Where this ‘dual protection’ can be useful for the owner of the intellectual property is where they want to restrict its use in context where it’s not being used as a trade mark. Typically speaking a trade mark registration is only infringed if the other person uses that sign as a trade mark (e.g. to distinguish their goods/services from others).

Say a third party just wants to take the Starbucks logo and put it on a T-shirt, but they’re not using it as a trade mark. They’re just using it because they liked the design. Starbucks could, if they own the copyright, could seek to stop that use as it would then be a copyright infringement, even if it is not trade mark infringement. They could possibly seek to stop that use by relying on other forms of legal rights like rights under consumer law legislation by saying it would be misleading in Australia, but copyright is quite a simple form of intellectual property to protect.

Basically as soon as somebody has copied it, assuming it’s clear that they have copied it and they haven’t just come up with exactly the same work by their own means, then it’s fairly straightforward to show that there’s been an infringement because it’s just been copied. Whereas if you want to show infringement of a trade mark, you have to show that the person who is using the trade mark is using it as a trademark as opposed to just copying it and putting it on something.

How do I register my copyright?

We don’t register copyrights in Australia. The copyright exists simply by virtue of the creation of the subject matter, whether that be an artistic work or a literary work or some other subject matter. When the author creates it, they automatically have rights in it. If you have commissioned someone to create the work for you (for example, a graphic designer commissioned to design a logo for you), it’s important to review the contract to determine whether the copyright ownership has transferred to you, or remains with the creator.

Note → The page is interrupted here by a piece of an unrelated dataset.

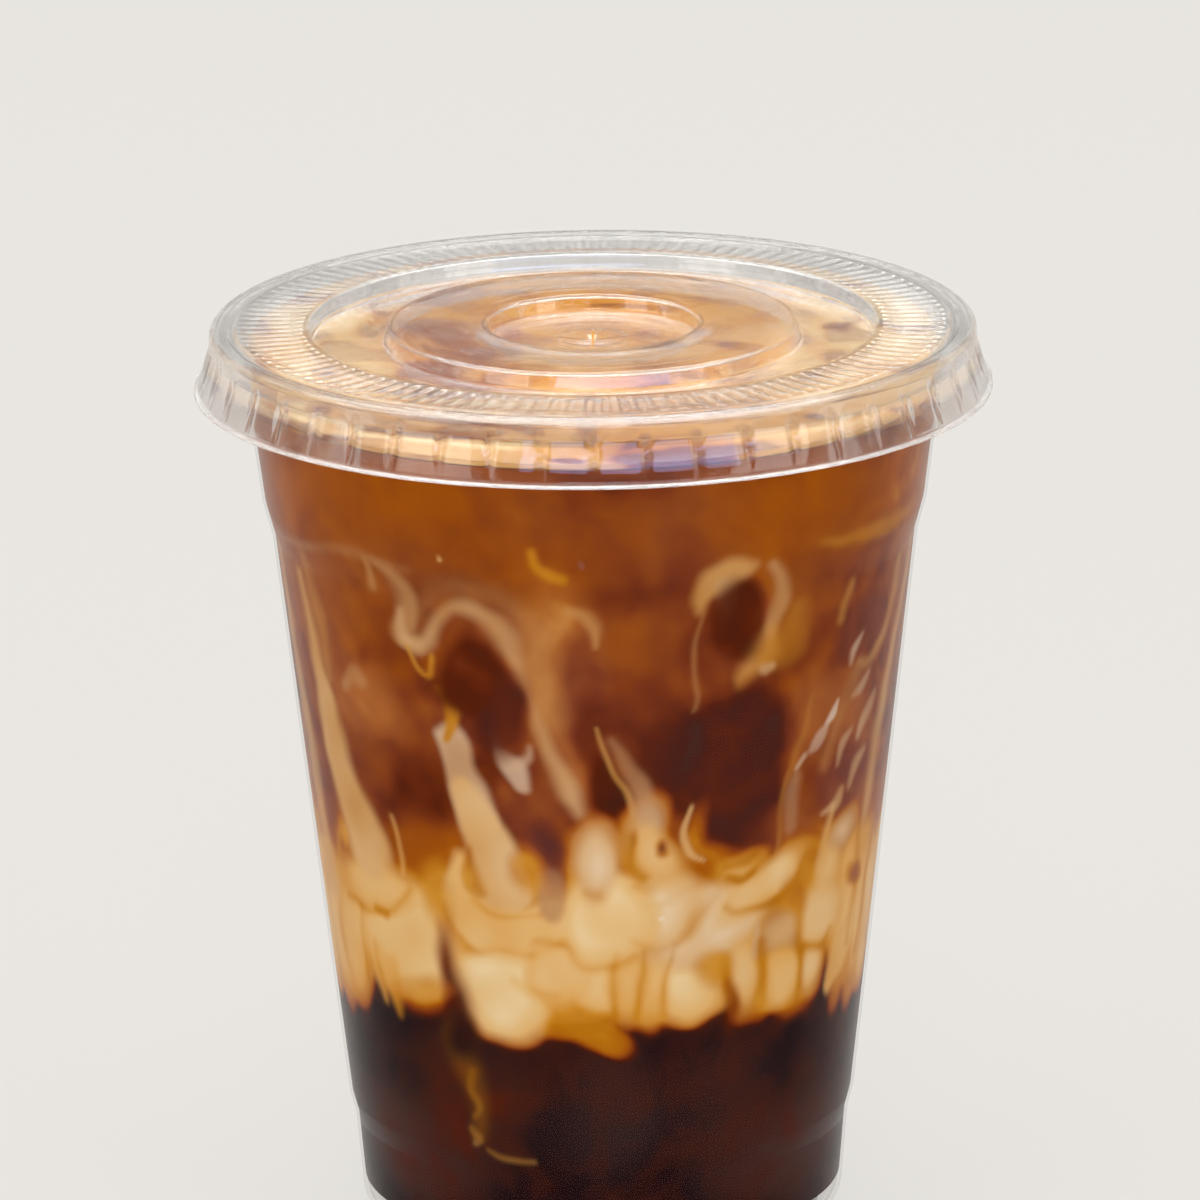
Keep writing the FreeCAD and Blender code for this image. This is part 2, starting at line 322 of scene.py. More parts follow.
def makeLidSheet():
    path = lidPath()
    rings = ringsFromPath(path, lid["columns"])
    angles = np.linspace(0, 2 * math.pi, lid["columns"], endpoint=False)[None, :]
    r, z = path[:, 0][:, None], path[:, 1][:, None]
    # radial ribs pressed into the flat ring
    flat = np.clip((r - lid["ribInner"]) / 0.8, 0, 1) * np.clip((lid["ribOuter"] - r) / 0.8, 0, 1)
    wave = 0.5 - 0.5 * np.cos(angles * lid["ribs"])
    rings[:, :, 2] -= lid["ribDepth"] * flat * wave
    # tapered lugs dented into the skirt, widest at the shoulder
    down = (lid["shoulder"] + 0.2 - z) / lid["lugHeight"]
    onSkirt = (r > 49.0) & (down > 0) & (down < 1)
    turn = (angles * lid["lugs"] / (2 * math.pi) + 0.5) % 1 - 0.5
    across = np.abs(turn) * 2 * math.pi * 50 / lid["lugs"]
    width = lid["lugWidth"] / 2 * (1 - 0.75 * np.clip(down, 0, 1))
    dent = np.clip(1 - across / width, 0, 1) ** 0.6
    dent *= np.clip(down * 6, 0, 1) * np.clip((1 - down) * 3, 0, 1)
    push = np.where(onSkirt, dent * lid["lugDepth"], 0)
    rings[:, :, 0] -= push * np.sin(angles)
    rings[:, :, 1] += push * np.cos(angles)
    return meshFromRings("clearLid", rings, True)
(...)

Enforcing copyright requires some steps. So, if you want to licence somebody else to use your work, whether that be to perform a song that you’ve written for example, then need a licence agreement and trade mark attorneys and IP lawyers can assist in preparing those sorts of licencing arrangements.

There are some countries where there is a copyright register but not here. You do not necessarily have to register your copyright to claim ownership, however, some countries may require you to put your work on the register in order to take steps against infringement.

Trade marks, on the other hand, you can formally register and we always recommend that people do register trade marks to ensure a clear proof of ownership in that trade mark.

How long does my copyright or trade mark last?

The  duration of copyright protection is finite and it really does depend on the kind of subject matter. In Australia, for example, an artistic work or a literary work, the duration of protection is the life of the author plus 70 years.

Whereas trade marks, you’d register them in 10 year instalments. You can register your trade mark for 10 years initially in Australia and then at the end of the 10 years you can renew it and you can keep doing that at the end of every 10 years if you choose to do so, assuming your trade mark isn’t challenged by a third party.